General information
- Type: Motor glider
- National origin: Czech Republic
- Manufacturer: TeST
- Status: Production completed

= TeST TST-1 Alpin =

Czech motorglider

The TeST TST-1 Alpin (Alpine) is a Czech shoulder-wing, single-seat, pusher configuration motor glider that was designed and produced by TeST.

==Design and development==
The TST-1 was the first motor glider in a long line of aircraft produced by the company. The design goals included that it should be economical to build and operate as well as easy to fly, with outstanding soaring capabilities with the engine shut down.

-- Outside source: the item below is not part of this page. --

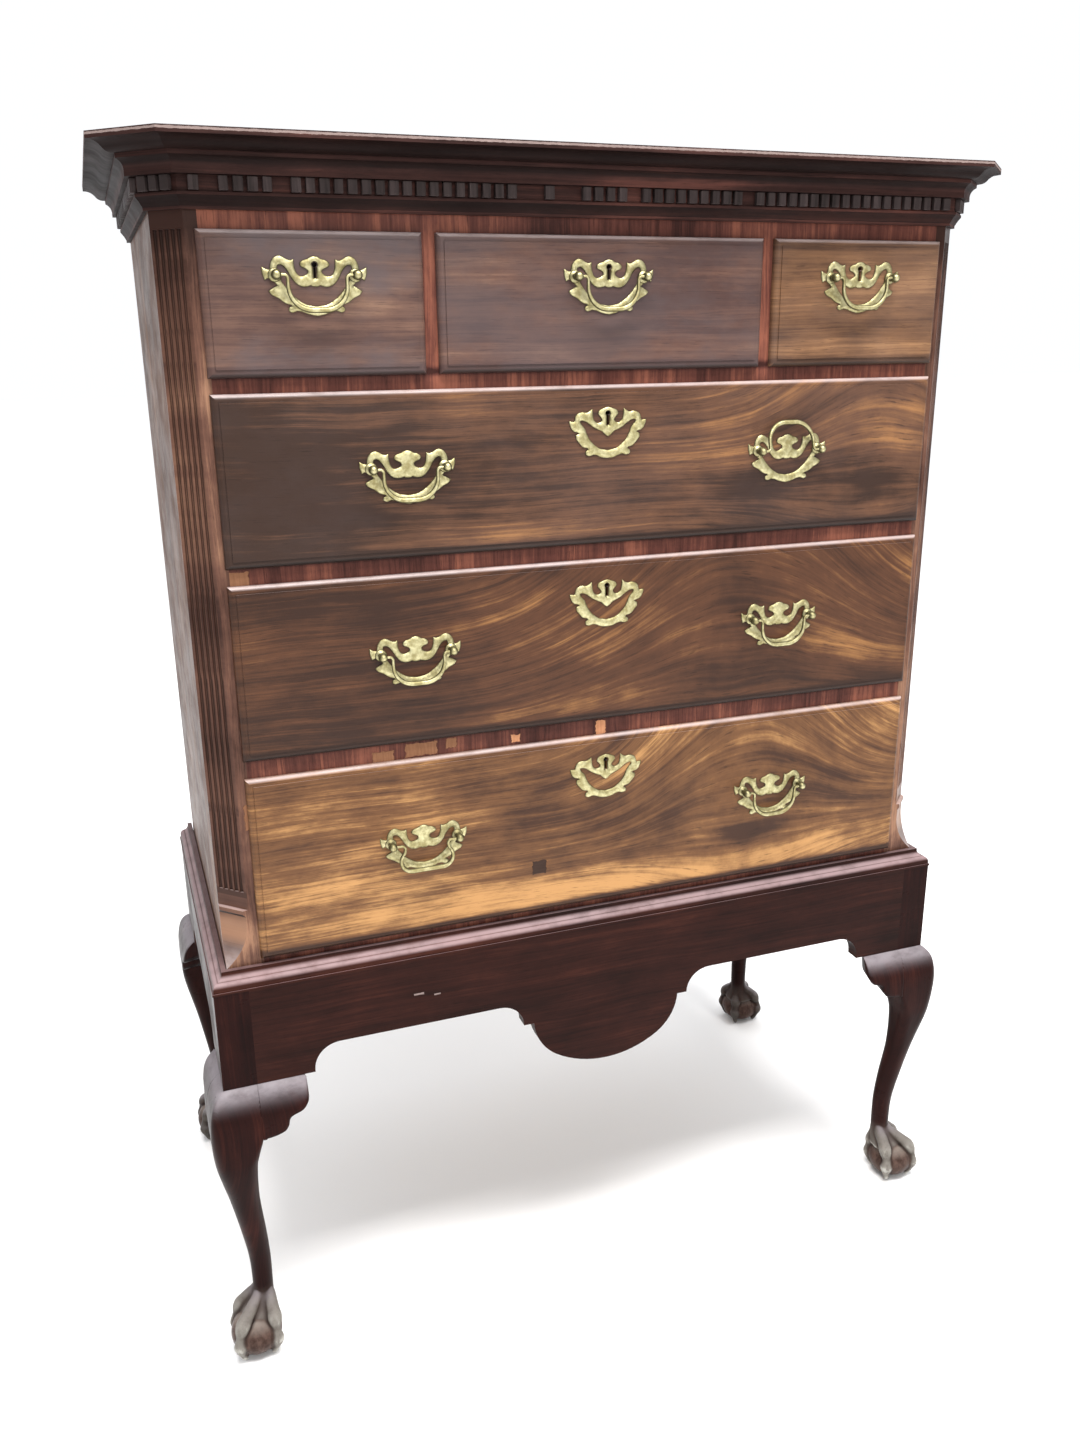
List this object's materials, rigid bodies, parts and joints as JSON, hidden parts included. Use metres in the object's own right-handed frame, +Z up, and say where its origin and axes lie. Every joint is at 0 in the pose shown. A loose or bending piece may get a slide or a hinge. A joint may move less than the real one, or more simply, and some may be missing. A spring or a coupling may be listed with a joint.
{
  "type": "highboy",
  "caption": "Mahogany chest of drawers on a stand with cabriole legs, claw feet, fluted corners and a dentil cornice.",
  "frame": {"origin": "centre of the bounding box, on the floor", "axes": "+X to the viewer's right, +Y to the back, +Z up; the drawers open towards -Y"},
  "size_m": [1.152, 0.6, 1.565],
  "materials": {
    "mahogany_drawer": "satin",
    "mahogany_rail": "satin",
    "mahogany_side": "satin",
    "mahogany_stand": "satin",
    "mahogany_cornice": "satin",
    "secondary_wood": "matte",
    "brass": "satin",
    "lock_steel": "worn"
  },
  "bodies": {
    "carcase": {"side_left": "mahogany_side", "side_right": "mahogany_side", "case_bottom": "secondary_wood", "case_top": "mahogany_cornice", "back_boards": "secondary_wood", "rails_and_dividers": "mahogany_rail", "runners_and_guides": "secondary_wood", "dust_boards": "secondary_wood", "fluted_corner_left": "mahogany_rail", "fluted_corner_right": "mahogany_rail", "cornice": "mahogany_cornice", "dentils": "mahogany_cornice", "stand_moulding": "mahogany_stand", "front_apron": "mahogany_stand", "side_aprons": "mahogany_stand", "inner_rails": "secondary_wood", "leg_front_left": "mahogany_stand", "leg_back_left": "mahogany_stand", "leg_front_right": "mahogany_stand", "leg_back_right": "mahogany_stand", "knee_brackets": "mahogany_stand"},
    "short_left_drawer": {"short_left_front": "mahogany_drawer", "short_left_box": "secondary_wood", "short_left_lock": "lock_steel", "short_left_brasses": "brass"},
    "short_left_bolt_slide_part": {"short_left_bolt": "lock_steel"},
    "short_left_bail_swing": {"short_left_bail": "brass"},
    "short_middle_drawer": {"short_middle_front": "mahogany_drawer", "short_middle_box": "secondary_wood", "short_middle_lock": "lock_steel", "short_middle_brasses": "brass"},
    "short_middle_bolt_slide_part": {"short_middle_bolt": "lock_steel"},
    "short_middle_bail_swing": {"short_middle_bail": "brass"},
    "short_right_drawer": {"short_right_front": "mahogany_drawer", "short_right_box": "secondary_wood", "short_right_lock": "lock_steel", "short_right_brasses": "brass"},
    "short_right_bolt_slide_part": {"short_right_bolt": "lock_steel"},
    "short_right_bail_swing": {"short_right_bail": "brass"},
    "long_upper_drawer": {"long_upper_front": "mahogany_drawer", "long_upper_box": "secondary_wood", "long_upper_lock": "lock_steel", "long_upper_brasses": "brass"},
    "long_upper_bolt_slide_part": {"long_upper_bolt": "lock_steel"},
    "long_upper_bail_left_swing": {"long_upper_bail_left": "brass"},
    "long_upper_bail_right_swing": {"long_upper_bail_right": "brass"},
    "long_middle_drawer": {"long_middle_front": "mahogany_drawer", "long_middle_box": "secondary_wood", "long_middle_lock": "lock_steel", "long_middle_brasses": "brass"},
    "long_middle_bolt_slide_part": {"long_middle_bolt": "lock_steel"},
    "long_middle_bail_left_swing": {"long_middle_bail_left": "brass"},
    "long_middle_bail_right_swing": {"long_middle_bail_right": "brass"},
    "long_lower_drawer": {"long_lower_front": "mahogany_drawer", "long_lower_box": "secondary_wood", "long_lower_lock": "lock_steel", "long_lower_brasses": "brass"},
    "long_lower_bolt_slide_part": {"long_lower_bolt": "lock_steel"},
    "long_lower_bail_left_swing": {"long_lower_bail_left": "brass"},
    "long_lower_bail_right_swing": {"long_lower_bail_right": "brass"}
  },
  "joints": [
    {"name": "short_left_slide", "type": "slide", "parent": "carcase", "child": "short_left_drawer", "axis": [0, -1, 0], "range_m": [0, 0.38]},
    {"name": "short_left_lock_bolt", "type": "slide", "parent": "short_left_drawer", "child": "short_left_bolt_slide_part", "axis": [0, 0, 1], "range_m": [0, 0.008]},
    {"name": "short_left_bail_hinge", "type": "hinge", "parent": "short_left_drawer", "child": "short_left_bail_swing", "pos_m": [-0.35225, -0.267, 1.4265], "axis": [-1, 0, 0], "range_deg": [0, 165]},
    {"name": "short_middle_slide", "type": "slide", "parent": "carcase", "child": "short_middle_drawer", "axis": [0, -1, 0], "range_m": [0, 0.38]},
    {"name": "short_middle_lock_bolt", "type": "slide", "parent": "short_middle_drawer", "child": "short_middle_bolt_slide_part", "axis": [0, 0, 1], "range_m": [0, 0.008]},
    {"name": "short_middle_bail_hinge", "type": "hinge", "parent": "short_middle_drawer", "child": "short_middle_bail_swing", "pos_m": [0, -0.267, 1.4265], "axis": [-1, 0, 0], "range_deg": [0, 165]},
    {"name": "short_right_slide", "type": "slide", "parent": "carcase", "child": "short_right_drawer", "axis": [0, -1, 0], "range_m": [0, 0.38]},
    {"name": "short_right_lock_bolt", "type": "slide", "parent": "short_right_drawer", "child": "short_right_bolt_slide_part", "axis": [0, 0, 1], "range_m": [0, 0.008]},
    {"name": "short_right_bail_hinge", "type": "hinge", "parent": "short_right_drawer", "child": "short_right_bail_swing", "pos_m": [0.35225, -0.267, 1.4265], "axis": [-1, 0, 0], "range_deg": [0, 165]},
    {"name": "long_upper_slide", "type": "slide", "parent": "carcase", "child": "long_upper_drawer", "axis": [0, -1, 0], "range_m": [0, 0.38]},
    {"name": "long_upper_lock_bolt", "type": "slide", "parent": "long_upper_drawer", "child": "long_upper_bolt_slide_part", "axis": [0, 0, 1], "range_m": [0, 0.008]},
    {"name": "long_upper_bail_left_hinge", "type": "hinge", "parent": "long_upper_drawer", "child": "long_upper_bail_left_swing", "pos_m": [-0.257, -0.267, 1.21378], "axis": [-1, 0, 0], "range_deg": [0, 165]},
    {"name": "long_upper_bail_right_hinge", "type": "hinge", "parent": "long_upper_drawer", "child": "long_upper_bail_right_swing", "pos_m": [0.257, -0.267, 1.21378], "axis": [1, 0, 0], "range_deg": [0, 195]},
    {"name": "long_middle_slide", "type": "slide", "parent": "carcase", "child": "long_middle_drawer", "axis": [0, -1, 0], "range_m": [0, 0.38]},
    {"name": "long_middle_lock_bolt", "type": "slide", "parent": "long_middle_drawer", "child": "long_middle_bolt_slide_part", "axis": [0, 0, 1], "range_m": [0, 0.008]},
    {"name": "long_middle_bail_left_hinge", "type": "hinge", "parent": "long_middle_drawer", "child": "long_middle_bail_left_swing", "pos_m": [-0.257, -0.267, 0.98882], "axis": [-1, 0, 0], "range_deg": [0, 165]},
    {"name": "long_middle_bail_right_hinge", "type": "hinge", "parent": "long_middle_drawer", "child": "long_middle_bail_right_swing", "pos_m": [0.257, -0.267, 0.98882], "axis": [-1, 0, 0], "range_deg": [0, 165]},
    {"name": "long_lower_slide", "type": "slide", "parent": "carcase", "child": "long_lower_drawer", "axis": [0, -1, 0], "range_m": [0, 0.38]},
    {"name": "long_lower_lock_bolt", "type": "slide", "parent": "long_lower_drawer", "child": "long_lower_bolt_slide_part", "axis": [0, 0, 1], "range_m": [0, 0.008]},
    {"name": "long_lower_bail_left_hinge", "type": "hinge", "parent": "long_lower_drawer", "child": "long_lower_bail_left_swing", "pos_m": [-0.257, -0.267, 0.73727], "axis": [-1, 0, 0], "range_deg": [0, 165]},
    {"name": "long_lower_bail_right_hinge", "type": "hinge", "parent": "long_lower_drawer", "child": "long_lower_bail_right_swing", "pos_m": [0.257, -0.267, 0.73727], "axis": [-1, 0, 0], "range_deg": [0, 165]}
  ]
}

The aircraft has a wooden structure, with some fibreglass parts. The 12.6 m span wing employs a Wortmann FX 61-184 airfoil. Both the wings and tail detached for transport or storage. The standard engine is a custom M-115 flat configuration two-stroke powerplant of 18 kW, although other engines can be used instead, including the 37 kW Hirth F-23 and 30 kW Rotax 447. The engine is mounted in pusher configuration in a faired pod on a short non-retractable strut, above and behind the cockpit. The landing gear is a rigidly-mounted monowheel gear.

When it was available the aircraft was available as plans, a standard 600 hour build-time kit, an "express-built" kit or as a complete ready-to-fly aircraft. Prices in 1998 were US$325 for the plans, US$9,840 for the standard kit and US$15,250 for the completed aircraft. In 1998 22 were reportedly flying.